Scott, tu es maintenant à 230 (pieds), Relax... Trains sortis... OK... 30 (pieds), lui disait Bob White, qui observait attentivement la situation depuis le cockpit de son F-104, et guidait le retour du X-15 vers la plus longue piste du Rogers dry Lake. Et Crossfield, tout en luttant avec un admirable sang-froid, broyait du noir: " J'étais complètement absorbé par mon effort pour sauver l’avion, pour le ramener entier, mais une pensée amère s'était infiltrée en moi et devenait obsédante : malgré tout notre amour, toutes nos études, et en dépit de notre volonté de perfection, le X-15 s'avérait complètement instable".

Le X-15 à l'atterrissage

 

 

Finalement, à 280 km/h et alors que l'avion relevait un peu le nez au bas d'une oscillation, les skis heurtèrent brutalement le lac asséché, aussitôt suivis du diabolo avant, et le X-15 glissa dans un impressionnant panache de poussière sur 1500 m. Tandis que de toute part convergeaient les véhicules des pompiers, de la police militaire, des officiels et des journalistes, Crossfield, assis dans son cockpit, procédait aux contrôle après vol et consommait sa déception.

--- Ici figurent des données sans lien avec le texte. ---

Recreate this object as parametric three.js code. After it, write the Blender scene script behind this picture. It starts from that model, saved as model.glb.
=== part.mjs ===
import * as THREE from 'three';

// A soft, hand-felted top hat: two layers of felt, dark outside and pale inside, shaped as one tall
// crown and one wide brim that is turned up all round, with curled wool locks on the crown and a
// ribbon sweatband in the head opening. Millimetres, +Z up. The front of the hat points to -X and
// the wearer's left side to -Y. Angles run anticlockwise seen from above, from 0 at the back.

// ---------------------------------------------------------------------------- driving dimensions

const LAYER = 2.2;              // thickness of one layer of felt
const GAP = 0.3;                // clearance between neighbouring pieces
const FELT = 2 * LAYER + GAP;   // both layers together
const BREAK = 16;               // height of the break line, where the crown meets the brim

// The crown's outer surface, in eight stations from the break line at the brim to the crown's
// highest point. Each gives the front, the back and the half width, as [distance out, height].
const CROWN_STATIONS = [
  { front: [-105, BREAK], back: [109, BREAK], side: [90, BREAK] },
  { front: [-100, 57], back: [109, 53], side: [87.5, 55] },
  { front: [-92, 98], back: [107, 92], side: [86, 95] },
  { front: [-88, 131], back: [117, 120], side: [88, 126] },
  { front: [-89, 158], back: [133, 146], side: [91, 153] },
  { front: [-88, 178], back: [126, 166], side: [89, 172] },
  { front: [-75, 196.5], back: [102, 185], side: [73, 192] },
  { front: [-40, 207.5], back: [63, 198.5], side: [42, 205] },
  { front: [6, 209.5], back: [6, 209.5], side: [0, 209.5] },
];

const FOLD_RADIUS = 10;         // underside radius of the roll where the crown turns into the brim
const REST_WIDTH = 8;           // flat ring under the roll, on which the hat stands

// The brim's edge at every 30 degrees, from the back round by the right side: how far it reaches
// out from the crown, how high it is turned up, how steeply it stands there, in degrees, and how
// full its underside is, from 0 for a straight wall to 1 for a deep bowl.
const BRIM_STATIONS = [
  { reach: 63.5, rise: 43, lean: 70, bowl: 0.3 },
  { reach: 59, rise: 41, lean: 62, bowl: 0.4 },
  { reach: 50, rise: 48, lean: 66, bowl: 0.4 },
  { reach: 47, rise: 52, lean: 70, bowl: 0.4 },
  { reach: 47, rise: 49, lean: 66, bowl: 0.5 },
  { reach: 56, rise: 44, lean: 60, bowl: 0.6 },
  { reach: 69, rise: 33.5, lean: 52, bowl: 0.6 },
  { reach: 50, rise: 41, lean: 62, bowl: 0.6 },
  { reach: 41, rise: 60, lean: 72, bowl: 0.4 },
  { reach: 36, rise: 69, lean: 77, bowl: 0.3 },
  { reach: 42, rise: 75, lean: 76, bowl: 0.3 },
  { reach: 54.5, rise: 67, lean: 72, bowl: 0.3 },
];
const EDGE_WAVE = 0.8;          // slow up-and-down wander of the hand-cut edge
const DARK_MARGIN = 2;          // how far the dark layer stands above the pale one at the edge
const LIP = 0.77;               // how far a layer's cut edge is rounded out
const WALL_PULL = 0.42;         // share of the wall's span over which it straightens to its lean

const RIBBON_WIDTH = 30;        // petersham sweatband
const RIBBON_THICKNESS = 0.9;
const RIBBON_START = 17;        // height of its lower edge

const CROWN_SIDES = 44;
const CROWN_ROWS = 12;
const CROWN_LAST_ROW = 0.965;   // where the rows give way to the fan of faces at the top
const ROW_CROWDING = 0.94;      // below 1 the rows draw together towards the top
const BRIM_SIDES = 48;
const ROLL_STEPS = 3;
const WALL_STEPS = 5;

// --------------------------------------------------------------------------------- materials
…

Cependant, la solution à l'instabilité longitudinale du X-15 relevait d'une mise au point des commandes de vol et du SAS, sans remettre en cause la conception du véhicule. Du reste, dès le deuxième vol, l'indésirable oscillation disparut complètement. Toutefois, il était désormais hors de question de voler avec un amortisseur de tangage inopérant et les approches à l'atterrissage se feraient dorénavant avec le manche central et non plus le mini-manche latéral.

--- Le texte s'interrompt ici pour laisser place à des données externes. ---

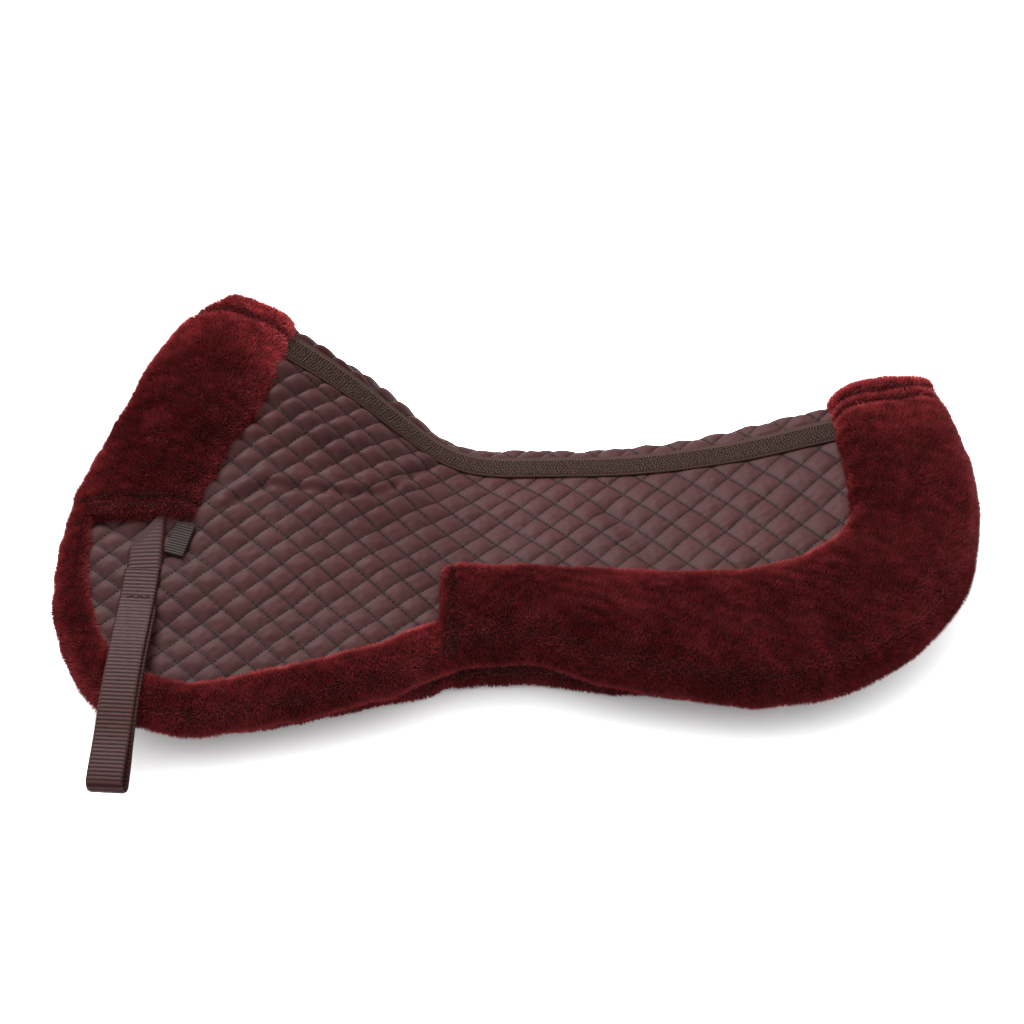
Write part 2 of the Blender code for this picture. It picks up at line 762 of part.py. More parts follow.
def hang_on(pivot, pieces):
    """Parents pieces to an empty without moving them."""
    for piece in pieces:
        piece.parent = pivot
        piece.matrix_parent_inverse = pivot.matrix_world.inverted()


def make_pivot(name, place, group):
    pivot = bpy.data.objects.new(name, None)
    pivot.empty_display_size = AXIS_MARK
    pivot.location = place
    group.objects.link(pivot)
    bpy.context.view_layer.update()
    return pivot


def stand_on_origin(group):
    """Moves everything so that the origin is under the middle of the pad, on the ground."""
    bpy.context.view_layer.update()
    shapes = bpy.context.evaluated_depsgraph_get()
    corners = []
    for item in group.objects:
        if item.type == "MESH":
            shape = item.evaluated_get(shapes)
            corners += [shape.matrix_world @ Vector(corner) for corner in shape.bound_box]
    low = Vector([min(corner[axis] for corner in corners) for axis in range(3)])
    high = Vector([max(corner[axis] for corner in corners) for axis in range(3)])
    middle = lerp(low, high, 0.5)
    for item in group.objects:
        if item.parent is None:
            item.location -= Vector((middle.x, middle.y, low.z))


def build():
    clear_scene()
    group = new_collection("half_pad")
    paint = {
        "plush": make_material("burgundy_plush", (0.095, 0.012, 0.014), 0.95),
        "quilting": make_material("quilted_cotton", (0.145, 0.070, 0.070), 0.75),
        "foam": make_material("foam", (0.60, 0.57, 0.48), 0.9),
        "tape": make_material("spine_tape", (0.080, 0.055, 0.047), 0.85),
        "webbing": make_material("webbing", (0.120, 0.050, 0.045), 0.7),
        "label": make_material("label", (0.070, 0.035, 0.035), 0.8),
    }
    upper = flap_pieces(UPPER, paint, group)
    upper.append(spine_tape(paint, group))
    upper.append(flat_on_flap(UPPER, "care_label", LABEL_PLACE, LABEL_SIZE, LABEL_TURN, LABEL,
                              SEAT_GAP, paint["label"], group))
    tab, loop = left_strap(paint, group)
    axis_middle = lerp(axis_point(PAD_FRONT), axis_point(PAD_REAR), 0.5)
    fold = make_pivot("spine_fold_axis", axis_middle, group)
    hang_on(fold, upper + [tab, loop])
    flap_pieces(LOWER, paint, group)
    fold_pieces(paint, group)
    right_strap(paint, group)
    stand_on_origin(group)


build()
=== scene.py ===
"""Looks of a half pad, folded along its spine and lying on its right flap.

It is built in the order in which the real pad is put together: the quilted cover and its
stitches, the plush lining, the plush edges, the tape over the spine, the straps and the label.
"""
import json
import math

import bmesh
import bpy
import numpy as np
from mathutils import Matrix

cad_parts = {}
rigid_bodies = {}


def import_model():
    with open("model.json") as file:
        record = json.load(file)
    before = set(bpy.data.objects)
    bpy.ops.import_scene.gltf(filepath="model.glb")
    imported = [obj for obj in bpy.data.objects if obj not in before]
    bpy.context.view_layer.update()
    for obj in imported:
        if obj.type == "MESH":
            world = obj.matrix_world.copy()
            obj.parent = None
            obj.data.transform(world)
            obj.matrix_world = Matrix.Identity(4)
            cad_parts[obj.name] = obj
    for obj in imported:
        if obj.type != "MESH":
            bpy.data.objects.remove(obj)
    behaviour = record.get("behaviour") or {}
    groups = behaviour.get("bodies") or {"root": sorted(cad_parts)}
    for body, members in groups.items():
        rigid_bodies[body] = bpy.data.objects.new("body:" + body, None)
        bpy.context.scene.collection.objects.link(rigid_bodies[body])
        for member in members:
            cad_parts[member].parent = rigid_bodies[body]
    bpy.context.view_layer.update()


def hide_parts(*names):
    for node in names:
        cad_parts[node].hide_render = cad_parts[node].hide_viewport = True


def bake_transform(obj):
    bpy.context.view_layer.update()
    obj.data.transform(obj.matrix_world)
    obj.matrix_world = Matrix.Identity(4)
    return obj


for leftover in list(bpy.data.objects):
    bpy.data.objects.remove(leftover)

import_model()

# Studio
# White paper in a white room that is brighter overhead than at its sides, with one soft lamp
# behind the pad and to its left. The camera looks down on the pad from its open side.
MM = 0.001
CAMERA_HEIGHT = 40.0
CAMERA_DISTANCE = 1.8
CAMERA_LENS = 85.0
LOOKED_AT = (-0.0082, 0.0659, 0.050)
PAPER_WHITES = ("#f7f7f7", "#fdfdfd")
FLOOR_REACH = 12.0
LAMP_WATTS, LAMP_SIZE = 175.0, 1.3
LAMP_PLACE, LAMP_TURN = (-0.75, 1.25, 1.85), (-34, -23.5, 0)
ROOM_SIDES, ROOM_TOP = 1.2, 2.6

scene = bpy.context.scene


def linear(hex_colour):
    """Turns an sRGB hex colour into the linear one that the shaders take."""
    shares = [int(hex_colour[k : k + 2], 16) / 255 for k in (1, 3, 5)]
    return [s / 12.92 if s <= 0.04045 else ((s + 0.055) / 1.055) ** 2.4 for s in shares] + [1.0]


def add_node(tree, kind, inputs=None, **settings):
    """Adds a node. An input is given a value, or the socket that feeds it."""
    made = tree.nodes.new(kind)
    for name, value in settings.items():
        setattr(made, name, value)
    for key, value in (inputs or {}).items():
        if isinstance(value, bpy.types.NodeSocket):
            tree.links.new(value, made.inputs[key])
        else:
            made.inputs[key].default_value = value
    return made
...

Dans l'immédiat, devant les journalistes redevenus encombrants, il s'agissait de se montrer tout à fait satisfait et Crossfield, fraîchement douché, se plia peu après, en costume de ville, à l'exigeante corvée de la conférence de presse. De proclamer alors, devant un auditoire enthousiaste: "Certains formulaient des doutes sur le pilotage de l'avion. Pour ma part, j'ai toujours soutenu le contraire. Je l'affirme encore plus aujourd'hui : le X-15 est un avion très agréable aux commandes. Nous avons démontré ce que nous devions démontrer, à savoir que le X-15 vole et que ses systèmes fonctionnent !" Le premier pas était fait.